From what I have read, it appears that his reaction to the Chavista regime in Venezuela sounds rather similar to how he responded to the Junta from 1976-1983. The Pope has more or less said the equivalent of "Lets be nice and try to get along" regarding Venezuela, which is difficult to do when thugs are holding the seats of power, as they are doing in Venezuela- and as they did when the Junta ran things in Argentina.

But I'm not sure that doesn't read more as an internecine battle of leftist theologies, and not between leftist theology and traditional.
That sounds plausible.
As I am years away from Argentina, and not a Catholic, I am not as up on the issue as some.

I am reminded of my skimming Lucien Gregoire's Murder in the Vatican. I don't know how accurate Gregoire's account is,but it is interesting. He makes two rather interesting points. 1) That John Paul I, born Albino Luciani, was killed because he was a radical/Commie who was going to make big changes in the Church, such as give away all its wealth to the poor, and other changes. 2) Albino Luciani was from the beginning a Red plant in the church, who enrolled in seminary for that very reason. His mother was a devout Catholic.
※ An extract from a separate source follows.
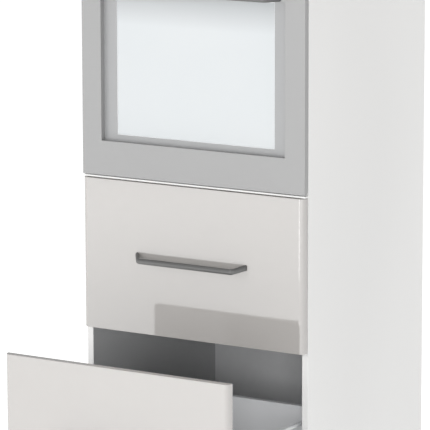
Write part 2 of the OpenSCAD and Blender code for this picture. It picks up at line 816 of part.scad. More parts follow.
// Wire ladders on both walls: uprights with lugs at the wall, and one rod for each level
module rack_supports() {
    y0 = casing_y + 25;
    y1 = y0 + rack_l + 20;
    up_x = cav_x - 3.5;
    up_d = wire_d - 1;
    low = level_z(0) - 12;
    high = level_z(level_count - 1) + 12;
    color(zinc) both_sides() for (y = [y0, y1]) {
        translate([up_x, y, low - up_d / 2]) cylinder(d = up_d, h = high - low + up_d);
        for (z = [low, high]) rod_x(up_d, up_x, cav_x, y, z);
        for (k = [0:level_count - 1]) rod_x(up_d, level_x, up_x, y, level_z(k));
    }
    color(zinc) both_sides() for (k = [0:level_count - 1]) rod_y(wire_d, level_x, y0 - 3, y1 + 3, level_z(k));
}

function level_z(k) = cav_z0 + level_first + k * level_step;

rack_y = casing_y + rack_back;
rack_x = level_x - 0.5;

// Wire shelf: a frame with bars from front to back
module wire_rack() {
    z = level_z(rack_level) + wire_d / 2 + rack_d / 2;
    y1 = rack_y + rack_l;
    color(zinc) {
        both_sides() rod_y(rack_d, rack_x, rack_y, y1, z);
        for (y = [rack_y + rack_d, y1 - rack_d, (rack_y + y1) / 2]) rod_x(rack_d, -rack_x, rack_x, y, z);
        for (k = [1:bar_count]) {
            x = -rack_x + k * 2 * rack_x / (bar_count + 1);
            rod_y(bar_d, x, rack_y + rack_d / 2, y1 - rack_d / 2, z + (rack_d - bar_d) / 2);
        }
    }
}

// Shallow enamelled tray whose rim lies on the wires
module baking_tray() {
    z = level_z(rack_level - tray_below) + wire_d / 2;
    y1 = rack_y + rack_l;
    bowl_x = level_x - wire_d / 2 - 2;
    t = sheet_t;
    color(enamel) difference() {
        union() {
            block([-bowl_x, rack_y + 8, z - bowl_h], [bowl_x, y1 - 8, z + t]);
            block([-rack_x - 2, rack_y, z], [rack_x + 2, y1, z + t]);
        }
        block([-bowl_x + t, rack_y + 8 + t, z - bowl_h + t], [bowl_x - t, y1 - 8 - t, z + t + 1]);
    }
}

// Cover in front of the fan, with a ring of holes and an inlet in the middle
module fan_cover() {
    x = fan_d / 2 + fan_rim;
    y0 = cav_rear - fan_cover_d;
    t = sheet_t;
    color(enamel) difference() {
        block([-x, y0, fan_z - x], [x, cav_rear, fan_z + x]);
        block([-x + t, y0 + t, fan_z - x + t], [x - t, cav_rear + 1, fan_z + x - t]);
        for (ring = [[0, 1], [14, 6], [28, 12], [42, 18]], k = [0:ring[1] - 1])
            rotate_y_at(k * 360 / ring[1], ring[0]) cylinder(d = 9, h = 6);
        for (sx = [-1, 1], sz = [-1, 1])
            rod_y(20, sx * (x - 18), y0 - 2, y0 + 4, fan_z + sz * (x - 18));
    }
}

module rotate_y_at(a, r) {
    translate([r * cos(a), cav_rear - fan_cover_d - 2, fan_z + r * sin(a)]) rotate([-90, 0, 0]) children();
}

// Fan wheel: a disc with straight blades, and the shaft that runs into the motor
module fan_rotor() {
    y1 = cav_rear - 3;
    disc_t = 1.5;
    blade_y = y1 - 1 - blade_d;
    color(zinc) {
        rod_y(fan_d, 0, y1 - disc_t, y1, fan_z);
        rod_y(shaft_d, 0, blade_y - 1, motor_y + motor_l / 2, fan_z);
        rod_y(shaft_d * 2.75, 0, blade_y + 1, y1 - 1, fan_z);
        for (k = [0:fan_blades - 1]) translate([0, blade_y, fan_z]) rotate([0, k * 360 / fan_blades, 0])
            translate([fan_d / 2 - blade_l - 2, 0, -1]) cube([blade_l, blade_d, 2]);
    }
}

module fan_motor() {
    plate_x = motor_d / 2 + 28;
    color(black_plastic) difference() {
        union() {
            rod_y(motor_d, 0, motor_y, motor_y + motor_l, fan_z);
            block([-plate_x, motor_y, fan_z - 10], [plate_x, motor_y + 2, fan_z + 10]);
        }
        rod_y(shaft_d + 2 * pin_clear, 0, motor_y - 1, motor_y + motor_l - 8, fan_z);
    }
}

// Heating rod under the roof: four runs joined by half turns, with both ends in the rear wall
module grill_element() {
    z = cav_z1 - rod_drop;
    y0 = casing_y + rod_end + rod_turn;
    y1 = cav_rear - rod_end - rod_turn;
    r = rod_turn;
    color([0.30, 0.28, 0.27]) translate([0, 0, z]) {
        for (s = [-1, 1]) {
            rod_y(rod_d, s * 5 * r, y0, cav_rear, 0);
            rod_y(rod_d, s * 3 * r, y0, y1, 0);
            rod_y(rod_d, s * r, y0, y1, 0);
            translate([s * 4 * r, y0, 0]) half_turn(r, -90);
            translate([s * 2 * r, y1, 0]) half_turn(r, 90);
        }
        translate([0, y0, 0]) half_turn(r, -90);
    }
}

// Half a ring of the heating rod, bulging towards the given direction
module half_turn(r, a) {
    rotate([0, 0, a - 90]) rotate_extrude(angle = 180) translate([r, 0]) circle(d = rod_d);
}

// Sealing ring round the mouth
module door_gasket() {
    w = 7;
    color(rubber) difference() {
        block([-cav_x - 2 - w, plate_y - gasket_t, cav_z0 - 2 - w], [cav_x + 2 + w, plate_y, cav_z1 + 2 + w]);
        block([-cav_x - 2, plate_y - gasket_t - 1, cav_z0 - 2], [cav_x + 2, plate_y + 1, cav_z1 + 2]);
    }
}

tongue_r = 3;
slot_gap = 0.4;

// Two brackets on the front plate. Each has a tongue with the eye for the door's pin.
module oven_hinge_brackets() {
    foot_half = bracket_foot_w / 2;
    color(zinc) both_sides() difference() {
        union() {
            block([pivot_x - foot_half, plate_y - 3, niche_z + 4],
                  [pivot_x + foot_half, plate_y, pivot_z + bracket_rise]);
            block([pivot_x - tongue_w / 2, pivot_y, pivot_z - tongue_r],
                  [pivot_x + tongue_w / 2, plate_y - 2, pivot_z + tongue_r]);
            rod_x(2 * tongue_r, pivot_x - tongue_w / 2, pivot_x + tongue_w / 2, pivot_y, pivot_z);
        }
        rod_x(pivot_d + 2 * pin_clear, pivot_x - tongue_w, pivot_x + tongue_w, pivot_y, pivot_z);
    }
}

panel_back_y = plate_y + 2;

// Control panel: a folded front with a shallow hollow box behind it and holes for the knobs' shafts
module control_panel() {
    t = 1.6;
    color(oven_grey) difference() {
        union() {
            block([-oven_x, door_face_y, panel_z], [oven_x, door_face_y + frame_t, oven_top_z]);
            block([-casing_x, door_face_y + frame_t - 1, panel_z], [casing_x, panel_back_y, casing_top_z]);
        }
        block([-oven_x + t, door_face_y + t, panel_z + t],
              [oven_x - t, door_face_y + frame_t - t, oven_top_z - t]);
        block([-casing_x + t, door_face_y + t, panel_z + t],
              [casing_x - t, panel_back_y + 1, casing_top_z - t]);
        for (s = [-1, 1])
            rod_y(shaft_d + 2 * pin_clear, s * knob_x, door_face_y - 1, door_face_y + t + 1, knob_z);
        block([-display_w / 2, door_face_y - 1, knob_z - display_h / 2],
              [display_w / 2, door_face_y + t + 1, knob_z + display_h / 2]);
    }
}

module display_glass() {
    c = 0.15;
    color([0.05, 0.05, 0.06])
        block([-display_w / 2 + c, door_face_y - 0.2, knob_z - display_h / 2 + c],
              [display_w / 2 - c, door_face_y + 3, knob_z + display_h / 2 - c]);
}

// Knob with a grip bar across its face and a shaft through the panel
module knob(x) {
    color(handle_steel) {
        rod_y(knob_d, x, door_face_y - knob_l * 0.6, door_face_y - 1, knob_z);
        rod_y(knob_d - 6, x, door_face_y - knob_l * 0.75, door_face_y - knob_l * 0.5, knob_z);
        block([x - 4, door_face_y - knob_l, knob_z - knob_d / 2 + 4],
              [x + 4, door_face_y - knob_l * 0.7, knob_z + knob_d / 2 - 4]);
        rod_y(shaft_d, x, door_face_y - 2, door_face_y + 12, knob_z);
    }
}

module left_knob() { knob(-knob_x); }
module right_knob() { knob(knob_x); }

// Mains terminal on the casing's rear wall, with the gland's hole
module terminal_box() {
    x = -casing_x + terminal_inset;
    z = niche_z + terminal_rise;
    color(black_plastic) difference() {
        block([x, casing_rear, z], [x + terminal_w, casing_rear + terminal_d, z + terminal_h]);
        rod_y(gland_d, x + terminal_w / 2, casing_rear + terminal_d - gland_l,
              casing_rear + terminal_d + 1, z + terminal_h / 2);
    }
}

// Four screws through the casing's sides into the side panels
module fixing_screws() {
    head_h = 2.4;
    x = casing_x - sheet_t;
    color(zinc) for (z = screw_z) both_sides() {
        rod_x(2 * screw_d, x - head_h, x, screw_y, z);
        rod_x(screw_d, x - 1, in_x + screw_in, screw_y, z);
    }
}

// Oven door

// Outer frame with a rounded lower back edge and a slot at each hinge, open to the back and below
module door_frame() {
    z0 = oven_z;
    slot = tongue_w / 2 + 1;
    color(oven_grey) difference() {
        union() {
            block([-oven_x, door_face_y, pivot_z], [oven_x, mask_y, z0 + door_h]);
            block([-oven_x, door_face_y, z0], [oven_x, pivot_y, pivot_z + 1]);
            rod_x(2 * pivot_r, -oven_x, oven_x, pivot_y, pivot_z);
        }
        block([-open_x, door_face_y - 1, open_z0], [open_x, mask_y + 1, open_z1]);
        block([-oven_x - 1, door_face_y - 2 * pivot_r, z0 - 1],
              [oven_x + 1, door_face_y, pivot_z + 2 * pivot_r]);
        both_sides() {
            block([pivot_x - slot, pivot_y - tongue_r - slot_gap, z0 - 1],
                  [pivot_x + slot, mask_y + 1, pivot_z + tongue_r + slot_gap]);
            rod_x(pivot_d + 0.06, pivot_x - 15, pivot_x + 15, pivot_y, pivot_z);
        }
    }
}

module door_hinge_pins() {
    color(zinc) both_sides() rod_x(pivot_d, pivot_x - 14.5, pivot_x + 14.5, pivot_y, pivot_z);
}

// Recessed mask round the window
module door_mask() {
    color(mask_grey) difference() {
        block([-casing_x, mask_y, inner_z0], [casing_x, pane_y, inner_z1]);
        block([-win_x, mask_y - 1, win_z0], [win_x, pane_y + 1, win_z1]);
    }
}

module door_window() {
    lap = 14;
    color(pane) block([-win_x - lap, pane_y, win_z0 - lap], [win_x + lap, tray_y, win_z1 + lap]);
}

// Folded tray that keeps the two panes apart
module door_inner_tray() {
    t = sheet_t;
    color(oven_grey) difference() {
        block([-casing_x, pane_y, inner_z0], [casing_x, inner_pane_y, inner_z1]);
        block([-casing_x + t, pane_y - 1, inner_z0 + t], [casing_x - t, inner_pane_y - t, inner_z1 - t]);
        block([-win_x + 6, inner_pane_y - 5, win_z0 + 6], [win_x - 6, inner_pane_y + 1, win_z1 - 6]);
    }
}

module door_inner_glass() {
    color(pane) block([-cav_x - 12, inner_pane_y, cav_z0 - 12], [cav_x + 12, door_back_y, cav_z1 + 12]);
}

module door_handle() {
    z = oven_z + door_h - oven_handle_drop;
    color(handle_steel) translate([0, door_face_y, z])
        bow(oven_handle_l, oven_handle_reach, oven_handle_t, oven_handle_w);
}

left_side_panel();
right_side_panel();
bottom_panel();
oven_shelf();
shelf_nosing();
niche_top_panel();
top_panel();
lower_back_panel();
upper_back_panel();
plinth_board();
levelling_feet();
adjustable_shelf();
shelf_pins();
hinge_arms();
wall_brackets();
cabinet_runners();
upper_door();
upper_door_handle();
hinge_cups();
lower_front();
lower_handle();
lower_metal_sides();
lower_base();
lower_back_wall();
lower_gallery_rails();
lower_middle_runners();
upper_front();
upper_handle();
upper_metal_sides();
upper_base();
upper_back_wall();
upper_gallery_rails();
upper_middle_runners();
oven_casing();
oven_front_frame();
oven_cavity();
oven_insulation();
rack_supports();
wire_rack();
baking_tray();
fan_cover();
fan_rotor();
fan_motor();
grill_element();
door_gasket();
oven_hinge_brackets();
control_panel();
display_glass();
terminal_box();
fixing_screws();
door_frame();
door_mask();
door_window();
door_inner_tray();
door_inner_glass();
door_handle();
door_hinge_pins();
left_knob();
right_knob();
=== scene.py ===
"""Looks of the tall oven cabinet: finishes, soft edges, rounded handles and small fittings on its solids.

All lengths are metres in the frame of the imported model: X along the width, Y to the back, Z up.
"""

import json
from collections import namedtuple
from math import atan2, copysign, cos, pi, radians, sin, tan

import bmesh
import bpy
from mathutils import Matrix, Vector


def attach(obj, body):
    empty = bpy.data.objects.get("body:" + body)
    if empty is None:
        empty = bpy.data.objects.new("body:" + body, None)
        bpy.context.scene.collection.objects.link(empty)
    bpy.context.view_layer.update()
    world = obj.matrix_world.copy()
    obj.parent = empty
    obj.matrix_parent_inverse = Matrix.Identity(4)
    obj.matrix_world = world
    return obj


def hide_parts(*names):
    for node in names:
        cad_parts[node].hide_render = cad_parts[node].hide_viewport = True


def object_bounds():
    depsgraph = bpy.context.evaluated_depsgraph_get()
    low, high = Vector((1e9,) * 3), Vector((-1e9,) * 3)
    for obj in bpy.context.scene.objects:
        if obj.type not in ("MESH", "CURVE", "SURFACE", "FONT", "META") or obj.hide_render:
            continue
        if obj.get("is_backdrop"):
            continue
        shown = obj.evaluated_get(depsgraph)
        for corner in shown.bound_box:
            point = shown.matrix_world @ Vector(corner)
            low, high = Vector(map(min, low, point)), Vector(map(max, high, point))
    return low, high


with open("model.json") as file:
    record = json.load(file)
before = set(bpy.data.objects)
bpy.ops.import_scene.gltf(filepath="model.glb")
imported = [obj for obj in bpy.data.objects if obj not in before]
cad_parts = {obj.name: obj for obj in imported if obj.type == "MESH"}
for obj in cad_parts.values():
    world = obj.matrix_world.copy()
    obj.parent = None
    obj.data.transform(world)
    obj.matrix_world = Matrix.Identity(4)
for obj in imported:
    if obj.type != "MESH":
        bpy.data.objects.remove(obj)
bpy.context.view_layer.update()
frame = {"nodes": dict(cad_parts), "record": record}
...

His father was an atheist and a revolutionary.

There is a passage in the book where in seminary in the 1920s, Albino Luciani has a roommate from the Soviet Union. He tells Luciani that in the Soviet Union, the government took care of homeless children. This was of course in contrast to cruel, capitalist Italy. This was also pure propaganda, as the Soviet Union had a rather substantial population of homeless children in the 1920s as a consequence of the Civil War and the Lenin-induced famine soon after.(Herbert Hoover to the rescue!) While there were some orphanages set up, they were so bad that most orphans left them as soon as they could.

Also interesting is that the former seminary student from the Soviet Union has an audience with John Paul I - or maybe it was the nephew or son of the Soviet seminary student. Hazy memory here.

I read enough of the book to conclude that while the author considered it a bad thing to kill the Pope for being a Red plant, not everyone would have a similar opinion.